Between 2017 and 2018, initial coin offerings (ICOs) raised billions of dollars for cryptocurrency-based products and services. According to research, almost 80% of those projects were nothing but pump and dump schemes and Ponzi scams, including some of the biggest and most well-known projects.

Pump and Dump Bitcoin 

You may think Bitcoin isn’t prone to pump and dumps; after all, it is the world’s biggest cryptocurrency and it isn’t a scam coin controlled by market manipulators. But research shows that it can still be manipulated. 

Much like other cryptocurrencies, Bitcoin is a speculative asset. Since it is more expensive and more decentralized than any other cryptocurrency, it is harder for Discord or Telegram groups to manipulate the price of Bitcoin. But Bitcoin is still vulnerable to speculation: a person with a big enough platform can push the market prices either way depending on the message. Elon Musk is notorious for having a disproportionate effect on Bitcoin prices, which of course benefits him and his company.
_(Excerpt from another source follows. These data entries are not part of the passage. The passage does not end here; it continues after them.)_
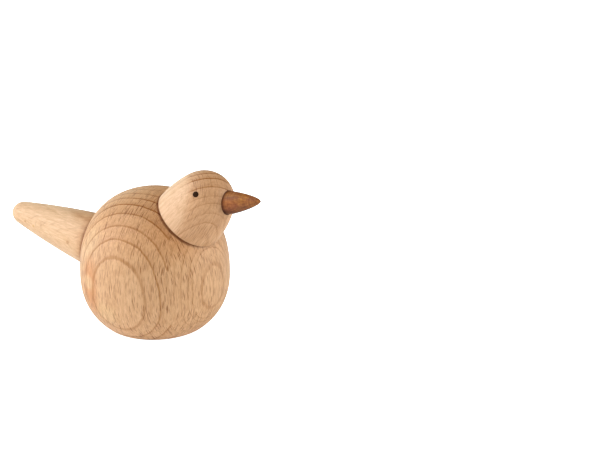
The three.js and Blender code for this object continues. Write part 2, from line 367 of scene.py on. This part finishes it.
class Nodes:
    """The nodes of one material. A value is a number, a tuple or another node's output."""

    def __init__(self, name):
        self.material = bpy.data.materials.new(name)
        self.material.use_nodes = True
        self.tree = self.material.node_tree
        self.shader = self.tree.nodes["Principled BSDF"]

    def put(self, socket, value):
        if isinstance(value, bpy.types.NodeSocket):
            self.tree.links.new(value, socket)
        else:
            socket.default_value = value

    def add(self, kind, values, output=0, **settings):
        """A node of that kind with these inputs, by number or by name. Gives its output."""
        node = self.tree.nodes.new(kind)
        for key, value in settings.items():
            setattr(node, key, value)
        for key, value in values.items():
            self.put(node.inputs[key], value)
        return node.outputs[output]

    def math(self, operation, *values):
        return self.add("ShaderNodeMath", dict(enumerate(values)), operation=operation)

    def vector(self, operation, *values):
        return self.add("ShaderNodeVectorMath", dict(enumerate(values)), operation=operation)

    def scaled(self, vector, factor):
        return self.add("ShaderNodeVectorMath", {"Vector": vector, "Scale": factor}, operation="SCALE")

    def length(self, vector):
        return self.add("ShaderNodeVectorMath", {0: vector}, "Value", operation="LENGTH")

    def along(self, vector, direction):
        values = {0: vector, 1: direction}
        return self.add("ShaderNodeVectorMath", values, "Value", operation="DOT_PRODUCT")

    def step(self, value, low, high):
        """0 at low, 1 at high and a soft change in between."""
        ends = {"Value": value, "From Min": low, "From Max": high}
        return self.add("ShaderNodeMapRange", ends, interpolation_type="SMOOTHSTEP")

    def noise(self, vector, detail=2, output=0):
        """Soft noise about 0.5, with features about one unit of the vector across."""
        values = {"Vector": vector, "Scale": 1, "Detail": detail}
        return self.add("ShaderNodeTexNoise", values, output)

    def blend(self, factor, low, high):
        """A number that goes from low to high."""
        return self.add("ShaderNodeMix", {0: factor, 2: low, 3: high})

    def mix(self, factor, low, high, **settings):
        """A colour that goes from low to high."""
        values = {0: factor, 6: low, 7: high}
        return self.add("ShaderNodeMix", values, 2, data_type="RGBA", **settings)

    def tint(self, colour, factor, shade, strength=1):
        """The colour multiplied by shade, as far as factor times strength says."""
        if strength != 1:
            factor = self.math("MULTIPLY", factor, strength)
        return self.mix(factor, colour, shade, blend_type="MULTIPLY")

    def curve(self, value, spots):
        """A smooth curve through the spots, which run from 0 to 1 along."""
        node = self.tree.nodes.new("ShaderNodeFloatCurve")
        line = node.mapping.curves[0]
        line.points[0].location, line.points[1].location = spots[0], spots[-1]
        for place in spots[1:-1]:
            line.points.new(*place)
        for point in line.points:
            point.handle_type = "AUTO_CLAMPED"
        node.mapping.update()
        self.put(node.inputs["Value"], value)
        return node.outputs[0]


# Wood. Lengths are in millimetres in the piece's own frame, whose +Z is its turning axis and its
# grain. An azimuth is in degrees, from the frame's +X towards its +Y. A size is measured along X,
# Y and Z, and a shade is a colour that multiplies the one under it. Of two limits the first is
# where a thing isn't there yet, and the second where it shows in full.

class RingSystem:
    """Growth rings about a far pith, which lies pith away from the piece's axis at the height
    centre. lean is how far the grain leans towards it. lines are (depth, darkness): how far from
    the axis towards the pith a ring's line lies at that height, and how dark it is. first is the
    count at the line nearest the pith."""

    def __init__(self, azimuth, pith, lean, centre, lines, first=0):
        self.azimuth = radians(azimuth)
        self.pith = pith
        self.lean = lean
        self.centre = centre
        self.lines = sorted(lines)
        self.first = first


class Pattern:
    """Soft noise in the wood: the size of its features, its fine detail, the limits between which
    it shows, and the shade and strength of its tint. A shift gives another part of the noise."""

    def __init__(self, size, detail, limits, shade=None, strength=1, shift=0):
        self.size = size
        self.detail = detail
        self.limits = limits
        self.shade = shade
        self.strength = strength
        self.shift = shift

    def noise(self, s, point, seed=0):
        return s.noise(stretched(s, point, self.size, self.shift + seed), self.detail)

    def shown(self, s, noise):
        return s.step(noise, *self.limits)

    def tint(self, s, colour, noise):
        return s.tint(colour, self.shown(s, noise), self.shade, self.strength)


# How far towards the pith, and away from it, a ring system reaches
RING_RANGE = 40

# A ring's line, by how much of the ring has passed, and the slow darkening before it
LINE_RISE = (0.78, 0.92)
LINE_FALL = (1.0, 0.96)
LATE_WOOD = 0.4
LATE_WOOD_POWER = 2
LATE_SHADE = (0.54, 0.36, 0.15, 1)

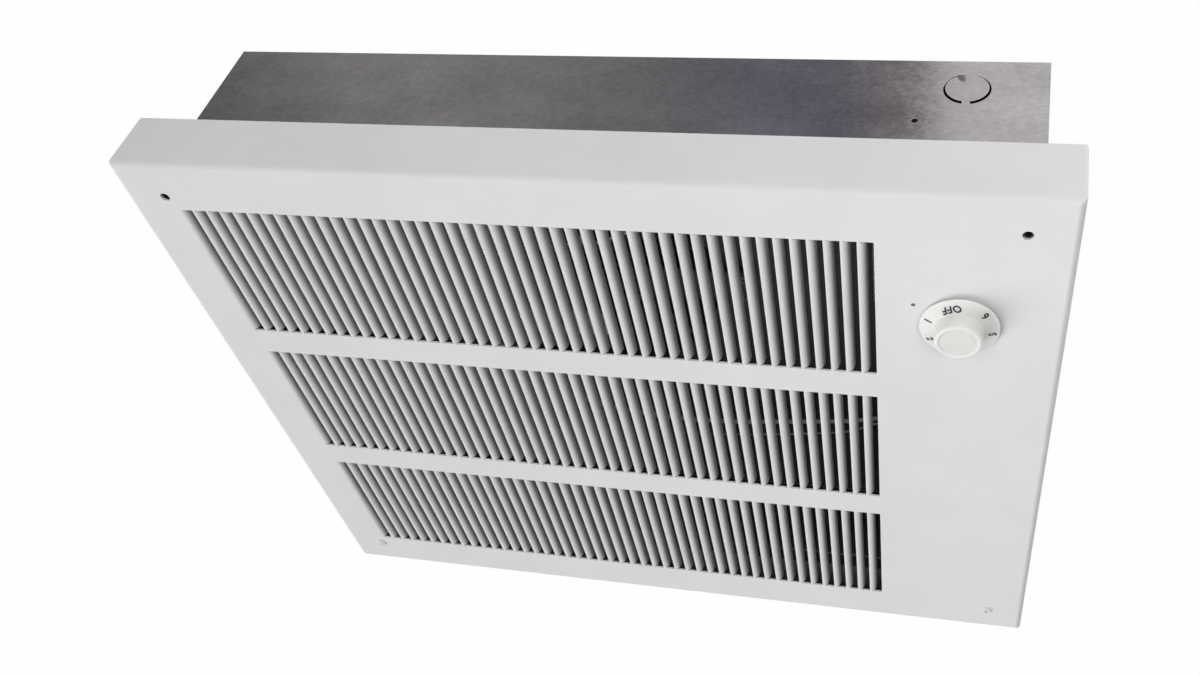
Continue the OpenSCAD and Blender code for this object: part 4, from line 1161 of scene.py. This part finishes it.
@dataclass
class Knob:
    """The thermostat's knob: a dial skirt with printed marks, and a plain round grip."""

    centre: Point = (198.5, 114.0)
    back: float = -39.6
    skirt_r: float = 20.1
    skirt_edge: float = 1.8
    root_r: float = 12.7
    root_h: float = 3.8
    top_r: float = 11.9
    height: float = 12.0
    dish: float = 0.8
    rim_w: float = 1.8
    off_turn: float = -15.8
    first_turn: float = -70.8
    turn_step: float = -48.4
    mark_r: float = 16.8
    off_r: float = 15.9
    mark_size: float = 5.4
    mark_weight: float = 0.14
    mark_spacing: float = 1.06
    ink: float = 0.035
    hollow_r: float = 10.4
    boss_r: float = 5.4
    bore_r: float = 3.06
    bore_h: float = 9.2
    roof: float = 2.5

    def place(self, a: float, b: float, height: float) -> Spot:
        """Puts two values across the knob, and a height off its back, in the frame."""
        return self.centre[0] + a, self.back - height, self.centre[1] + b

    def slope(self, radius: float) -> float:
        """Returns the skirt's height at a radius."""
        share = (self.skirt_r - 0.6 - radius) / (self.skirt_r - 0.6 - self.root_r)
        return self.skirt_edge + (self.root_h - self.skirt_edge) * share

    def body(self) -> Object:
        """Makes the moulding, hollow at the back."""
        top, r, root = self.height, self.top_r, self.root_r
        floor, lip = top - self.dish, r - self.rim_w
        profile = [(0.0, floor), (lip - 1.0, floor), (lip - 0.6, floor + 0.1), (lip - 0.35, floor + 0.4)]
        profile += [(lip - 0.05, top - 0.12), (lip + 0.3, top)]
        profile += arc((r - 1.1, top - 1.1), 1.1, 90, 8, 7)
        profile += [(root - 0.25, 5.2), (root - 0.1, 4.5), (root + 0.15, 4.0)]
        profile += [(root + 0.45, 3.76), (root + 0.8, self.slope(root + 0.8))]
        rim = self.skirt_r - 0.6
        profile += [(rim - 0.4, self.slope(rim - 0.4))]
        profile += arc((rim - 0.05, self.skirt_edge - 0.65), 0.65, 75, 0, 4)
        profile += [(self.skirt_r, 0.35), (self.skirt_r - 0.3, 0.0), (self.skirt_r - 1.6, 0.0)]
        profile += [(self.hollow_r, self.skirt_edge), (self.hollow_r - 0.2, top - self.roof)]
        profile += [(self.boss_r + 0.1, top - self.roof), (self.boss_r, 0.0), (self.bore_r, 0.0)]
        profile += [(self.bore_r, self.bore_h), (0.0, self.bore_h)]
        profile = [(min(a, self.skirt_r), b) for a, b in profile]
        return smooth_by_angle(lathe(profile, 128, self.place, "knob"), limit=40)

    def marks(self) -> list[tuple[str, float, float]]:
        """Returns each mark with its angle, clockwise from straight up, and its radius."""
        digits = [(str(n + 1), self.first_turn + n * self.turn_step, self.mark_r) for n in range(6)]
        return [("OFF", self.off_turn, self.off_r), *digits]

    def mark(self, text: str, turn: float, middle: float) -> Object:
        """Prints one mark on the skirt, with its top towards the knob's centre.

        Args:
            text: The mark.
            turn: Its angle, clockwise from straight up.
            middle: Its radius.

        Returns:
            The ink, as a thin solid on the cone.
        """
        curve = bpy.data.curves.new("mark", "FONT")
        curve.body, curve.size = text, self.mark_size
        curve.align_x, curve.align_y = "CENTER", "CENTER"
        curve.extrude, curve.resolution_u, curve.offset = 0.5, 3, self.mark_weight
        curve.space_character = self.mark_spacing
        flat = linked("mark", curve)
        bpy.context.view_layer.update()
        graph = bpy.context.evaluated_depsgraph_get()
        mesh = bpy.data.meshes.new_from_object(flat.evaluated_get(graph), depsgraph=graph)
        bpy.data.objects.remove(flat)
        bm = bmesh.new()
        bm.from_mesh(mesh)
        bpy.data.meshes.remove(mesh)
        for vert in bm.verts:
            u, v, side = vert.co
            radius = middle - v
            angle = math.radians(turn) - u / radius
            height = self.slope(radius) + (self.ink if side > 0 else -0.1)
            vert.co = self.place(radius * math.sin(angle), radius * math.cos(angle), height)
        return new_object("mark_" + text, bm)

    def build(self) -> None:
        """Makes the moulding and its marks."""
        knob = self.body()
        hand_over(knob, "knob_moulding", KNOB_PLASTIC, "knob", stands_for=["thermostat_knob"])
        for text, turn, middle in self.marks():
            ink = smooth_by_angle(self.mark(text, turn, middle), weighted=False)
            hand_over(ink, "knob_mark_" + text, INK_BLACK, "knob")


@dataclass
class Knockout:
    """A conduit knockout: a disc held by two bridges, a little bent.

    bridge is half a bridge's width, in degrees. lean and rise tell how the disc stands in its
    hole, and dent holds a dent's place across and along the disc, its width and its depth.
    """

    centre: Spot
    across: Spot
    along: Spot
    out: Spot
    radius: float = 11.1
    slot: float = 0.9
    sheet: float = 0.98
    proud: float = 0.004
    bridge: float = 8.0
    lean: float = 0.0
    rise: float = 0.0
    dent: tuple[float, float, float, float] = (-5.5, 8.8, 2.6, 0.3)

    def place(self, a: float, b: float, depth: float) -> Vector:
        """Puts two values across the disc, and a depth into the box, in the frame."""
        spot = Vector(self.centre) + Vector(self.across) * a + Vector(self.along) * b
        return spot - Vector(self.out) * depth

    def sag(self, a: float, b: float) -> float:
        """Returns how far the disc is pressed in at a point."""
        x, y, reach, deep = self.dent
        far = (a - x) ** 2 + (b - y) ** 2
        return self.lean * b - self.rise + deep * math.exp(-far / reach**2)

    def build(self, name: str) -> Object:
        """Makes the disc and its bridges.

        Args:
            name: The piece's name.

        Returns:
            The piece, still in millimetres.
        """
        bm = bmesh.new()
        steps = 72
        radii = [1.5, 3.5, 5.5, 7.5, 9.5, self.radius - 0.25, self.radius, self.radius + self.slot + 0.1]
        rings = []
        for n, radius in enumerate(radii):
            ring = []
            for k in range(steps):
                turn = math.tau * k / steps
                a, b = radius * math.cos(turn), radius * math.sin(turn)
                sink = self.sag(a, b) if n < len(radii) - 1 else 0.0
                ring.append(bm.verts.new(self.place(a, b, sink + self.proud)))
            rings.append(ring)
        bm.faces.new(rings[0])
        for n, (one, two) in enumerate(zip(rings, rings[1:])):
            for k in range(steps):
                nxt = (k + 1) % steps
                middle = 360 * (k + 0.5) / steps % 180
                if n < len(rings) - 2 or abs(middle - 90) < self.bridge:
                    bm.faces.new((one[k], one[nxt], two[nxt], two[k]))
        loose = [v for v in bm.verts if not v.link_faces]
        bmesh.ops.delete(bm, geom=loose, context="VERTS")
        bm.normal_update()
        disc = new_object(name, bm)
        middle = sum((p.normal for p in disc.data.polygons), Vector())
        if middle.dot(Vector(self.out)) < 0:
            disc.data.flip_normals()
        wall = disc.modifiers.new("wall", "SOLIDIFY")
        wall.thickness, wall.offset = self.sheet, -1.0
        settle(disc)
        return smooth_by_angle(disc)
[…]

How Tether Possibly Caused Bitcoin Pump and Dump

Aside from Elon Musk, there seems to be another and possibly bigger threat to Bitcoin’s price integrity: stablecoins dominate Bitcoin trading. Less than 15% percent of all Bitcoin trading takes place against fiat currencies. According to crypto research firm Kaiko, 70% of all Bitcoin trading is against stablecoin Tether (USDT). And while Tether claims all USDT on the market is backed by U.S. dollars, a huge controversy surrounds the actual reserves of the stablecoin issuer.

In 2019, two finance professors raised the alarm against Tether’s disproportionate effect on Bitcoin prices. Researchers claim Tether has been used to pump up Bitcoin prices during the Bitcoin price rally in 2017. That means the Bitcoin price crash in January 2018 might be due to the effects of a pump and dump operation.

How to Spot Pump and Dump Crypto

The most obvious way to spot a pump and dump seems like research: Investors are often told they should check out the project’s own website and social media, read its white paper, and learn about the team responsible for developing the product. But ICO experience shows that it is very easy to whip up a reasonable white paper, a professional-looking web page, and generate fake news about possible institutional partnerships. So what else?

Researching all of the above is a must but it may not be enough to separate a pump and dump scheme from a genuinely worthy project. Unfortunately, most of the crypto market is made up of pump and dump schemes; finding a good project is akin to finding a needle in a haystack. So be vigilant:  If the project has been around for a long time without fulfilling its promises, recognize it as a red flag. If there is a buzz about the coin in question on social media, or you hear influencers and celebrities (gamers, fashionistas, musicians, and so on) talk about it on the internet, don’t let the FOMO mindset take over. Educate yourself on cryptocurrency-related topics, assume the worst, and then start your research. And most importantly, follow the old adage: don’t invest more than you are willing to lose.